== Given instruction ==
Where a line contains the string "JSON", copy that line.

== Information provided ==
>>>

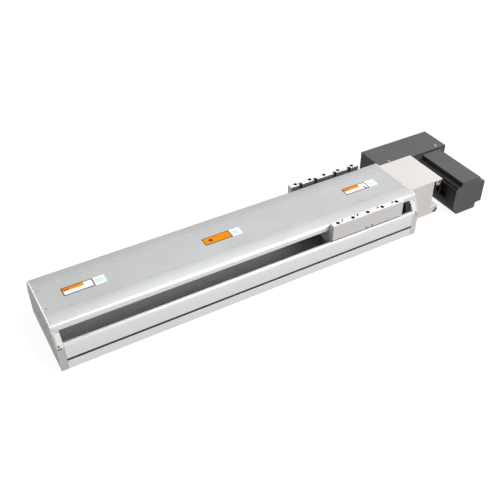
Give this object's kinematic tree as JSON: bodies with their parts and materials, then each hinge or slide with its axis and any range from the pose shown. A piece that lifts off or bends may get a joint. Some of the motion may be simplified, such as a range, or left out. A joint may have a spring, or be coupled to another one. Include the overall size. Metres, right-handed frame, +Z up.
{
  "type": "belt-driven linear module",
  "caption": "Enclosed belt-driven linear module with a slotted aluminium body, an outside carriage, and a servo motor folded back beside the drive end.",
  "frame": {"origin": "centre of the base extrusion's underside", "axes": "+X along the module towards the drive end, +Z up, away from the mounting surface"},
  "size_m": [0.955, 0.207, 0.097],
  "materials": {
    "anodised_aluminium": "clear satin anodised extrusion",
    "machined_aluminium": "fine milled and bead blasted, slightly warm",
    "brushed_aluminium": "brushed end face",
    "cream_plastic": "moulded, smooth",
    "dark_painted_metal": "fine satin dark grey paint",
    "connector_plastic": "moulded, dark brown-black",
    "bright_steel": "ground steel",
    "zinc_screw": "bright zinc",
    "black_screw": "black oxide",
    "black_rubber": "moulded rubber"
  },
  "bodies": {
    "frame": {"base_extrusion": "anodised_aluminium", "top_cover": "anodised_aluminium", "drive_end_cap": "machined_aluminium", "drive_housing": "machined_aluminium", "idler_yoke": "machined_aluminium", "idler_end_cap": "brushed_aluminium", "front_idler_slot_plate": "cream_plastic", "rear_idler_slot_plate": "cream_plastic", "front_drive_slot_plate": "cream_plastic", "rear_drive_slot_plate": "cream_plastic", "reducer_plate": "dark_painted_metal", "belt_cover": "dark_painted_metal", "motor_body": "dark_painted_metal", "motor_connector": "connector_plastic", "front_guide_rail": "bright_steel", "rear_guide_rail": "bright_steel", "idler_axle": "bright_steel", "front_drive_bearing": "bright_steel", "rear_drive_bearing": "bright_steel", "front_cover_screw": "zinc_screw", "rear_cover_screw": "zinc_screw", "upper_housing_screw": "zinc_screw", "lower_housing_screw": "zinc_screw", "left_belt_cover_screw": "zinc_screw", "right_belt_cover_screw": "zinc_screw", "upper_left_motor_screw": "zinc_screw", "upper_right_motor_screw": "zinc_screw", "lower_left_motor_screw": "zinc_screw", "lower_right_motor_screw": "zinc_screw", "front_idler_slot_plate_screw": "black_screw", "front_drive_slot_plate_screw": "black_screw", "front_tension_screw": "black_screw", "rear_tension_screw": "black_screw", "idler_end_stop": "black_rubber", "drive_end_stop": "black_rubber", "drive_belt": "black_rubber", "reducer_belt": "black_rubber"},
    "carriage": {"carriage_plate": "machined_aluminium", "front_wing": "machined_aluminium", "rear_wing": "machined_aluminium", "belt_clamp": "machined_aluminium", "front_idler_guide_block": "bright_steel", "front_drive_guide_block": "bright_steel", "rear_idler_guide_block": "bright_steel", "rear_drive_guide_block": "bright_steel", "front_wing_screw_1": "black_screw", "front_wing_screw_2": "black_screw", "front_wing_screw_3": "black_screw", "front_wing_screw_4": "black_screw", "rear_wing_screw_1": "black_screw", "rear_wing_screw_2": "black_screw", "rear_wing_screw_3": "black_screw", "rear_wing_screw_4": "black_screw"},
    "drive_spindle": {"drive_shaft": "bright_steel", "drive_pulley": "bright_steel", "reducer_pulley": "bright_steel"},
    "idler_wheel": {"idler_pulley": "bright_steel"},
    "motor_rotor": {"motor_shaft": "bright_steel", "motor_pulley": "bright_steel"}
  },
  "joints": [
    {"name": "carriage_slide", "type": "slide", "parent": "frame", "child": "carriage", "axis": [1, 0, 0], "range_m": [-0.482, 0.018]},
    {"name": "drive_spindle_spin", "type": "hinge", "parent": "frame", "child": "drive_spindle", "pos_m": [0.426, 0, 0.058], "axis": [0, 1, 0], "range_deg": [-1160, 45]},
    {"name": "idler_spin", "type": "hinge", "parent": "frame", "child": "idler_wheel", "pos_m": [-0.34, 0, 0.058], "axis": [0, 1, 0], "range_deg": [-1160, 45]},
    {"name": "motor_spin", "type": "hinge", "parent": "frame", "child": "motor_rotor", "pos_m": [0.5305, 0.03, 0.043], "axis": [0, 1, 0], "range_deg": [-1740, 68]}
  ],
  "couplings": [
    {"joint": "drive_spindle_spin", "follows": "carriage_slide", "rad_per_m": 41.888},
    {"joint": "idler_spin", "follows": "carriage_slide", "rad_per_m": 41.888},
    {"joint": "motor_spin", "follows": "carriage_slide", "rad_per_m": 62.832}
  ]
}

<<<
>>>

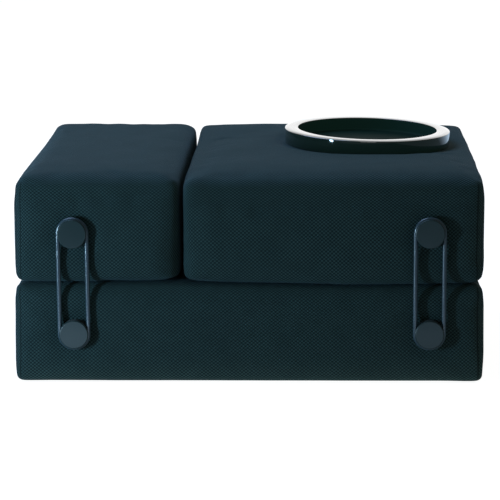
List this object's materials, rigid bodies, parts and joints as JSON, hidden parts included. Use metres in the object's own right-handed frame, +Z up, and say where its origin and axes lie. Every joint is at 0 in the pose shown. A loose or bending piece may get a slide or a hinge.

<<<

== Result for this task ==
Give this object's kinematic tree as JSON: bodies with their parts and materials, then each hinge or slide with its axis and any range from the pose shown. A piece that lifts off or bends may get a joint. Some of the motion may be simplified, such as a range, or left out. A joint may have a spring, or be coupled to another one. Include the overall size. Metres, right-handed frame, +Z up.
List this object's materials, rigid bodies, parts and joints as JSON, hidden parts included. Use metres in the object's own right-handed frame, +Z up, and say where its origin and axes lie. Every joint is at 0 in the pose shown. A loose or bending piece may get a slide or a hinge.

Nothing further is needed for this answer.